L’avenir de la terre : qu’en dit la Bible ?
Alors que le Groupe d’experts intergouvernemental sur l’évolution du climat (GIEC) continue de nous alerter à propos des conséquences actuelles et à venir des changements climatiques, de la nécessité de maintenir le réchauffement climatique en-deçà de la barre des 1,5°C, et de l’insuffisance des adaptations mises en œuvre jusqu’à présent, la question suivante se fait de plus en plus pressante : quelle terre après nous ?
Pour l’Église, l’enjeu est également théologique. Quelle responsabilité l’Écriture reconnaît-elle à l’être humain dans le soin de la terre ? Quel regard la Bible porte-t-elle sur l’héritage du monde pour les générations à venir ? En quoi l’œuvre accomplie par le Christ ainsi que son règne sur le monde déplacent-ils notre regard venir de la terre et de l’humanité avec elle ?

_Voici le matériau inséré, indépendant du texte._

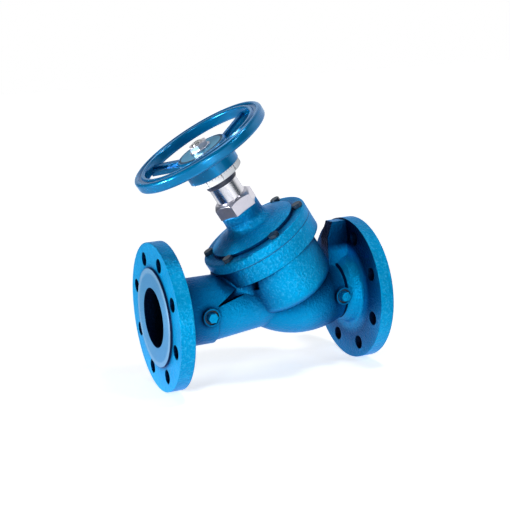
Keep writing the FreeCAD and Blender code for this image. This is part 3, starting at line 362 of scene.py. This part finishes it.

REGARDER À CHRIST ET À SON ŒUVRE
Face à la crise écologique, la tentation est grande d’oublier que toute notre vie est fondée sur une Bonne Nouvelle qui est au centre du message biblique : Jésus-Christ est Seigneur ! Et cette Bonne Nouvelle ne se situe pas comme « à côté » de la situation du monde, c’est une proclamation qui est faite sur le monde, dans le monde et pour le monde.
En effet, l’œuvre de Jésus-Christ ne consiste pas à sauver des âmes pour leur donner accès à une vie « spirituelle » désincarnée (sans corps) hors du monde. Bien au contraire, « en lui, tout a été créé dans les cieux et sur la terre, (…) tout a été créé par lui et pour lui », « c’est en lui que tout se tient », et c’est encore par lui, « par le sang de sa croix », qu’il a plu à Dieu « de tout réconcilier avec lui-même, aussi bien ce qui est sur la terre que ce qui est dans les cieux » (Col 1.16-17, 19-20).

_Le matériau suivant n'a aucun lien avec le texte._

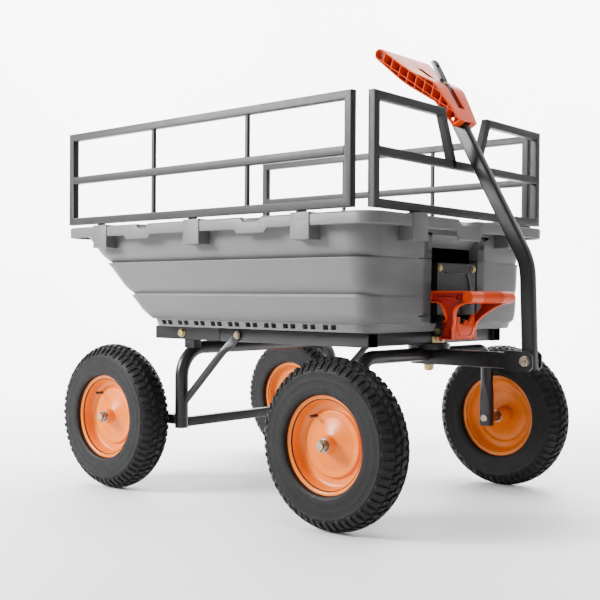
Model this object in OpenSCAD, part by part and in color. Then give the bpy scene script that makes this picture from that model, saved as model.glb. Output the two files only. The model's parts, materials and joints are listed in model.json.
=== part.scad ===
// Garden dump cart: a poly tub with fence panels on a four-wheel steel chassis.
// +X is the towing end, +Z is up, and the cart is symmetric about y = 0.
// Lengths are in millimetres. Stations along X are measured from the point
// midway between the axles, and shift_x moves that point so that the origin
// lies under the middle of the whole cart, on the ground.

/* [Wheels] */
// Outer diameter of the tyre
tyre_d = 400; // [380:1:410]
// Width of the tyre
tyre_w = 92; // [80:1:96]
// Diameter of the rim over its flanges
rim_d = 229; // [222:1:232]
// Distance between the front and the rear wheel centres
wheelbase = 794; // [780:1:820]
// Distance between the left and the right wheel centres
track = 764; // [760:1:780]

/* [Tub] */
// Overall width of the tub over its rim
tub_w = 810; // [806:1:814]
// Height of the rim above the ground
rim_z = 729; // [726:1:731]
// Depth of the rim's turned-down lip
lip_h = 29; // [20:1:34]
// Wall thickness of the tub
tub_t = 5; // [3:0.5:6]
// Furthest station of the rim behind the middle of the wheelbase
tub_back = 586; // [580:1:592]
// Furthest station of the rim ahead of the middle of the wheelbase
tub_front = 518; // [514:1:520]

/* [Fence] */
// Side of the square fence tube
fence_t = 20; // [18:1:20]
// Side of the thin uprights
upright_t = 10; // [8:1:12]
// Height of a fence panel
fence_h = 260; // [255:1:262]
// Length of a side panel
side_l = 1036; // [1030:1:1038]
// Width of the front panel
front_w = 764; // [756:1:768]
// Half the notch's width at the middle rail
notch_low = 49; // [46:1:60]
// Half the notch's width at the top rail
notch_high = 99; // [96:1:112]

/* [Frame] */
// Width of a chassis rail
rail_w = 39; // [38:1:42]
// Height of a chassis rail
rail_h = 34.5; // [34:0.5:35]
// Distance from the middle of the cart to the outer face of a rail
rail_y = 302; // [300:1:302]
// Diameter of the front axle tube
front_tube_d = 34; // [32:1:34]
// Diameter of the rear axle tube
rear_tube_d = 36; // [32:1:36]
// Diameter of the wheel spindles
spindle_d = 20; // [18:1:20]

/* [Tow pole] */
// Depth of the pole, fore and aft
pole_d = 34; // [32:1:34]
// Width of the pole, side to side
pole_w = 26; // [24:1:26]
// Backward lean of the lower part of the pole, in degrees
pole_lean = 2.2; // [1:0.1:2.4]
// Backward lean of the upper part of the pole, in degrees
pole_slant = 28.9; // [28.5:0.1:29]

/* [Handles] */
// Width of the tow grip across its hand bar
grip_w = 210; // [190:1:212]
// Width of the dump latch handle
latch_w = 206; // [190:1:206]

/* [Hidden] */
$fn = 48;

clear = 0.3;
run_fit = 0.06;
tyre_r = tyre_d / 2;
rim_r = rim_d / 2;
axle_x = wheelbase / 2;
wheel_y = track / 2;
clevis_front = 707;
shift_x = (axle_x + tyre_r - clevis_front) / 2;

// Paint and plastic colours
black_paint = [0.10, 0.10, 0.11];
fence_paint = [0.33, 0.33, 0.34];
tub_grey = [0.45, 0.45, 0.46];
rim_orange = [1.00, 0.47, 0.06];
grip_orange = [0.92, 0.30, 0.10];
rubber = [0.07, 0.07, 0.07];
zinc = [0.75, 0.72, 0.62];

module place() {
    translate([shift_x, 0, 0]) children();
}

// The cart's left half is made as the mirror image of its right half.
module both_sides() {
    children();
    mirror([0, 1, 0]) children();
}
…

Par sa mort, sa résurrection et son règne sur le monde présent et à venir, Jésus a racheté la création de « l’esclavage du périssable » pour qu’elle participe « à la liberté glorieuse des enfants de Dieu » (Rm 8.21). La création n’est donc pas vouée à être abandonnée entre les griffes de la corruption et de la mort, introduites dans le monde par la désobéissance d’Adam et Ève. Au contraire, lors du retour du Christ, la terre sera renouvelée, radicalement transformée, et le Seigneur y établira son trône. L’espérance chrétienne n’est pas une fuite au ciel, mais la venue en personne du Dieu trine sur terre (Ap 21-22).
UN HÉRITAGE ACQUIS
Dans cette perspective, la terre est un héritage promis aux croyants. Pour Paul, ce n’est d’ailleurs pas seulement Canaan qui avait été promis en héritage à Abraham, mais bien « le monde », sans limite géographique (voir Rm 4.13). Cet héritage a été acquis par le Christ, nouvel Adam, et il nous est promis à nous qui sommes de la descendance d’Abraham par la foi, unis au Christ par l’Esprit (voir le lien entre Rm 8.15-17 et 18-25).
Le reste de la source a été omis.